UZ, like Robertson, does not see these as insurmountable odds. The Rapids have obviously drawn reasonably well before, had nearly 18,000 show up for the Eastern Conference final despite freezing temperatures and have seen their supporters groups grow significantly this season.
The MLS Cup appearance may be the thing that shoots the Rapids into the public consciousness.
“Take a look at the Avalanche’s attendance when they began to tank in 2008, or the Nuggets attendance in the ‘90s,” UZ said
“There never has been a period in Rapids history since 1997 where the team has been a worthy draw, so we have nothing to compare it to. My guess is that if the Rapids win a cup and continue good form into next season, we’ll start to see attendances go up. It will probably take much longer than that to get the place sold out weekly, but we’re working with baby steps here.”
The chances of the Rapids joining the league attendance leaders is unlikely, but UZ thinks the Rapids should draw closer to 15,000 a game next year, which would represent about 2,000 more than they drew this year.
Lost Causes? Hardly
The point here is that as frustrating as it may be to see the Rapids and Toros constantly toiling away at the bottom of the attendance table, these are not lost causes. Both metro areas have shown a willingness to support soccer in general terms and there’s reason to believe enough of those people will eventually gravitate toward MLS.

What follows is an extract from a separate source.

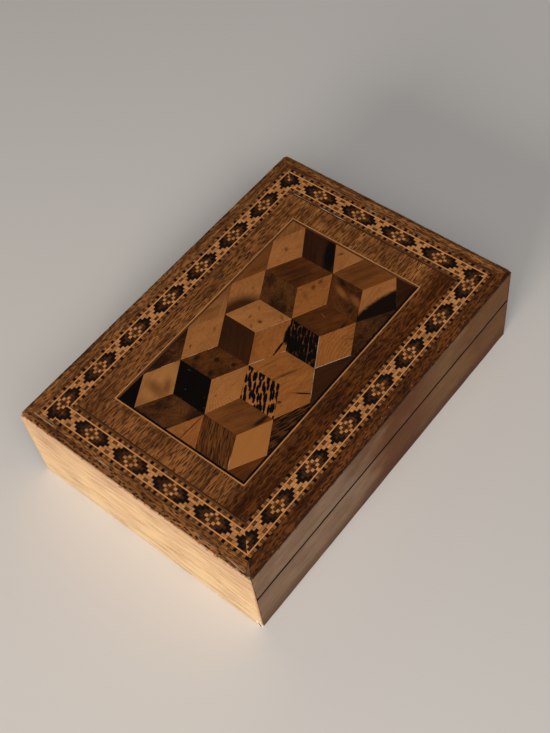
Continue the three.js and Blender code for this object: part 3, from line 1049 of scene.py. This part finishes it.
# Knots, cracks and dark heartwood: piece, then marks as described in stain().
MARKS = {
    "back_triangle_3": ((-2.0, 26.8, 4.0, 0.9, -25, 0.6, TAN),),
    "back_diamond_1": ((-38.8, 20.4, 4.2, 1.9, 80, 0.9, TAN), (-36, 17.5, 3.0, 1.2, 30, 0.8, TAN)),
    "back_diamond_2": ((-18.2, 22.2, 0.7, 0.3, 20, 0.7, BROWN), (-7.4, 20.0, 1.2, 0.4, 30, 0.8, TAN)),
    "back_diamond_3": ((4.8, 17.6, 9.0, 5.8, -30, 0.45, (62, 32, 12)),),
    "back_diamond_4": ((36.6, 21.9, 1.1, 0.8, 60, 0.8, TAN), (36.5, 21.8, 0.4, 0.3, 0, 0.7, BROWN)),
    "back_side_3": (
        (-17.1, 10.6, 1.0, 0.9, 0, 0.6, DARK), (-22.7, 8.7, 1.4, 1.0, 20, 0.7, DARK),
        (-20.6, 17.0, 1.3, 0.8, 0, 0.7, DARK), (-15.3, 4.4, 0.9, 0.7, 0, 0.6, DARK),
    ),
    "back_side_5": (
        (4.4, 13.0, 0.8, 0.5, 10, 0.7, TAN), (9.2, 12.6, 0.9, 0.4, 30, 0.7, TAN),
        (1.4, 10.0, 0.8, 0.5, 40, 0.7, TAN), (4.6, 8.5, 0.6, 0.8, 0, 0.6, BROWN),
        (10.6, 3.2, 1.1, 0.5, 60, 0.8, TAN),
    ),
    "back_side_8": ((43.0, 6.2, 8.0, 2.2, 30, 0.4, BLACK),),
    "middle_diamond_1": ((-44.0, -0.3, 6.0, 0.17, -3, 0.5, DARK),),
    "middle_diamond_2": ((-28.8, 1.1, 0.35, 0.25, 0, 0.5, BROWN),),
    "middle_diamond_3": ((-0.4, -4.3, 4.4, 0.42, 6, 0.4, BLACK), (6.2, -3.7, 4.6, 1.7, 24, 0.2, BLACK)),
    "middle_diamond_4": (
        (23.4, 2.4, 1.5, 0.9, 50, 0.9, TAN), (28.0, 2.2, 1.1, 0.7, 30, 0.8, BROWN),
        (31.7, 1.7, 1.2, 0.6, 0, 0.8, BROWN),
    ),
    "middle_diamond_5": ((46.4, 3.4, 1.2, 0.5, -40, 0.7, BROWN),),
    "middle_side_2": (
        (-27.3, -18.3, 3.4, 0.8, -12, 0.6, DARK), (-31.4, -13.0, 0.45, 0.2, -50, 0.3, TAN),
    ),
    "middle_side_4": ((-7.5, -5.6, 4.0, 0.35, -22, 0.8, TAN), (-8.2, -13.1, 4.4, 0.5, -28, 0.8, BROWN)),
    "middle_side_6": ((19.9, -8.5, 1.2, 0.15, 72, 0.8, TAN), (18.0, -17.3, 5.0, 0.5, 3, 0.6, DARK)),
    "middle_side_7": (
        (32.0, -7.6, 3.2, 1.0, 68, 0.7, (132, 80, 36)), (27.1, -15.4, 0.9, 0.5, 30, 0.6, DARK),
        (31.6, -14.6, 3.4, 1.2, 70, 0.8, (124, 74, 34)), (35.8, -5.2, 2.6, 1.0, 65, 0.8, DARK),
    ),
    "front_diamond_2": (
        (-18.4, -18.3, 1.2, 0.5, -50, 0.4, DARK), (-18.6, -18.1, 0.6, 0.25, -50, 0.3, TAN),
        (-10.6, -23.0, 3.4, 0.3, -58, 0.4, BLACK),
    ),
    "front_diamond_3": ((17.4, -22.6, 1.4, 0.2, -40, 0.5, BROWN),),
    "middle_side_5": ((3.6, -6.4, 5.5, 2.6, 75, 0.4, BLACK),),
    "front_diamond_4": ((32.0, -37.0, 30.0, 17.5, -16, 0.05, (22, 10, 4)),),
}
RINGS = {"middle_diamond_2": (-23.4, -4.6, 0.75), "front_diamond_3": (10.0, -30.0, 1.1)}

# Corners of the hand-cut pieces that sit off the regular lattice, in millimetres.
DRIFT = {
    (1, 0): (0, -0.4), (0, 3): (0, -0.8), (1, 2): (0, -0.3), (1, 4): (0, -0.6), (1, 6): (0, -0.8),
    (2, 3): (0, -0.4), (2, 5): (0, 0.7), (3, 8): (0.2, 1.0), (4, 7): (0, 1.2), (5, 2): (0.2, 1.0),
    (5, 6): (-0.5, 1.2), (5, 8): (-0.5, 1.4), (6, 1): (0, 0.7), (6, 5): (0.2, 0.7),
    (6, 7): (-0.3, 1.3), (7, 2): (0.4, 0.6), (7, 4): (0.4, 0.4), (7, 6): (0.4, 0.9),
    (8, 1): (0, 1.1), (8, 3): (0, 0.7), (8, 5): (0, 2.0), (8, 7): (0, 1.4),
}


def lattice(i, k):
    """Corner i half-widths from the near edge and k half-sides from the back edge."""
    regular = Vector((-PANEL.x + i * PANEL.x / 4, PANEL.y - k * PANEL.y / 4))
    return regular + Vector(DRIFT.get((i, k), (0, 0)))


def diamond(c, k):
    return [(c - 1, k), (c, k + 1), (c + 1, k), (c, k - 1)]


def sides(c, k):
    """The faces in front of the diamond at (c, k), as far as they lie on the panel."""
    left = [(c - 1, k), (c - 1, k + 2), (c, k + 3), (c, k + 1)]
    right = [(c, k + 1), (c, k + 3), (c + 1, k + 2), (c + 1, k)]
    return [left] * (c > 0) + [right] * (c < 8)


def parquetry_outlines():
    """Corners of every piece, row by row in the chart's order."""
    odd, even = (1, 3, 5, 7), (2, 4, 6)
    back = [[(c - 1, 0), (c, 1), (c + 1, 0)] for c in even]
    front = [[(c - 1, 8), (c + 1, 8), (c, 7)] for c in even]
    middle = [diamond(c, 4) for c in even]
    return {
        "back_triangle": [[(0, 0), (0, 1), (1, 0)], *back, [(7, 0), (8, 1), (8, 0)]],
        "back_diamond": [diamond(c, 1) for c in odd],
        "back_side": [side for c in odd for side in sides(c, 1)],
        "middle_diamond": [[(0, 3), (0, 5), (1, 4)], *middle, [(7, 4), (8, 5), (8, 3)]],
        "middle_side": [side for c in (0, *even, 8) for side in sides(c, 4)],
        "front_diamond": [diamond(c, 7) for c in odd],
        "front_triangle": [[(0, 7), (0, 8), (1, 8)], *front, [(7, 8), (8, 8), (8, 7)]],
    }


def piece_outline(row, corners):
    """Corner points; a front triangle also reaches the panel's edge under drifted corners."""
    points = [lattice(*corner) for corner in corners]
    if row != "front_triangle":
        return points
    full = []
    for point, (_, k) in zip(points, corners):
        if k == 8 and point.y > -PANEL.y + 0.1:
            edge = Vector((point.x, -PANEL.y))
            full += [edge, point] if point.x > points[0].x else [point, edge]
        else:
            full.append(point)
    return full


def grain_angle(row, index):
    """Side faces have their grain along their slanted edges, as a cube's sides would."""
    if "side" in row:
        forwards = index % 2 == (0 if row == "middle_side" else 1)
        return 30 if forwards else -30
    if row == "front_triangle":
        return -20
    return (12, -8, 25, -12, 30)[index % 5]


def make_parquetry():
    dice = random.Random(7)
    for row, outlines in parquetry_outlines().items():
        for index, (letter, corners) in enumerate(zip(CHART[row], outlines)):
            outline = piece_outline(row, corners)
            middle = sum(outline, Vector((0, 0))) / len(outline)
            tight = [p + d * BLOCK_GAP for p, d in zip(outline, inward_normals(outline))]
            turn = math.radians(grain_angle(row, index))
            piece = Solid()
            piece.board(
                tight, INLAY_Z, FACE + dice.uniform(-0.03, 0.02), seed=dice.uniform(0, 99),
                grain=(math.cos(turn), math.sin(turn), 0),
                origin=(middle.x, middle.y, FACE), shift=(0, 0, dice.uniform(0, 300)),
            )
            name = f"{row}_{index + 1}"
            material = wood(
                "parquetry_" + name, marks=MARKS.get(name, ()), rings=RINGS.get(name),
                middle=middle, turn=turn, relief=0.02, **SPECIES[letter],
            )
            piece.make("parquetry_" + name, [material], ["parquetry_panel"])


# ---- Pale slivers in the open joints: filler, and painted highlights where light catches a raised joint edge ----
SLIVER = 0.8
OPENING_PACE = 0.16  # per millimetre
FILLER_AND_GLINT_WIDTH = 0.2


def ribbon(solid, start, end, width, seed, fill):
    """Short pale slivers along a joint, where a slow noise says that it has opened; they are filler in
    the parquetry's joints and painted highlights on raised joint edges elsewhere.
    """
    start, end = Vector(start), Vector(end)
    length = (end - start).length
    count = max(2, round(length / SLIVER))
    along = (end - start).normalized()
    side = Vector((-along.y, along.x))
    for k in range(count):
        t0, t1 = k / count, (k + 1) / count
        paces = (t * length * OPENING_PACE for t in (t0, t1))
        openings = [noise.noise(Vector((pace, seed, 0))) + fill for pace in paces]
        if min(openings) <= 0.02:
            continue
        a, b = start.lerp(end, t0), start.lerp(end, t1)
        wa, wb = (side * (width * min(1.0, 2 * o) / 2) for o in openings)
        solid.block([a - wa, b - wb, b + wb, a + wa], INLAY_Z + 0.3, FACE + 0.02, 0.01)


def make_filler_and_glints():
    solid = Solid()
    run = [SIDE_Y - 3.4 - 1.4 * k for k in range(71)]
    # (from y, to y, how full) along the near banding's joint, which is nearly bare elsewhere; here the
    # slivers are partly filler and partly painted highlight on the joint's raised edge
    fills = ((40, 50, 0.35), (12, 21, 0.15), (-36, -26, 0.0), (-53, -39, 0.2))
    bare = -0.35
    for k, (y0, y1) in enumerate(zip(run, run[1:])):
        fill = max((f for low, high, f in fills if low < y0 < high), default=bare)
        ribbon(solid, (hairline(y0), y0), (hairline(y1), y1), FILLER_AND_GLINT_WIDTH, k * 0.23, fill)
    # (from corner, to corner, how full) between veneers of the parquetry
    open_joints = (
        ((4, 7), (5, 6), 0.35), ((4, 7), (5, 8), 0.5), ((4, 3), (5, 4), 0.1), ((2, 1), (3, 2), 0.1),
        ((4, 7), (3, 8), 0.1), ((3, 4), (4, 5), 0.15), ((0, 7), (1, 6), -0.1), ((1, 0), (2, 1), 0.0),
    )
    for k, (a, b, fill) in enumerate(open_joints):
        ribbon(solid, lattice(*a), lattice(*b), FILLER_AND_GLINT_WIDTH, 20 + k, fill)
    bx, dark_line = BANDING_IN.x, BORDER_OUT.x + 0.5
    # (from, to, width, how full) at the rim and along the far bands, where the slivers are painted
    # highlights on raised edges
    edges = (
        ((-74.2, -46), (-74.1, -51.6), 0.4, 0.4), ((dark_line, 37), (dark_line, 8), 0.3, 0.1),
        ((bx, 10), (bx, -8), 0.3, 0.0), ((-74.2, 51.6), (-72, 49.4), 0.2, 0.3),
    )
    for k, (start, end, width, fill) in enumerate(edges):
        ribbon(solid, start, end, width, 41 + k, fill)
    solid.make("joint_filler_and_glints", [filler_and_glints()], [])


def make_brass():
    metal = aged_brass()
    for name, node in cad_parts.items():
        if "hinge" in name:
            for place in node.material_slots:
                place.material = metal


make_camera()
make_stage()
make_carcass()
make_ends()
make_banding()
MOSAIC_WOODS = mosaic_woods()
make_mosaic()
make_border()
make_strings()
make_inner_lines()
make_parquetry()
make_filler_and_glints()
make_brass()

Obviously, Robertson and UZ have biased opinions. They’ve been rooting for their teams since they were teenagers and would hate to see them folded or moved. But they both struck me as willing to take sober looks at their teams situations and make compelling cases for their team’s outlooks.
We should learn a lot about both of these teams next season. If a MLS Cup finals appearance can’t get people to pay attention — the way they have in Salt Lake, for example — maybe this all needs to be rethought. In the meantime, let’s at least allow ourselves to believe that better days are ahead.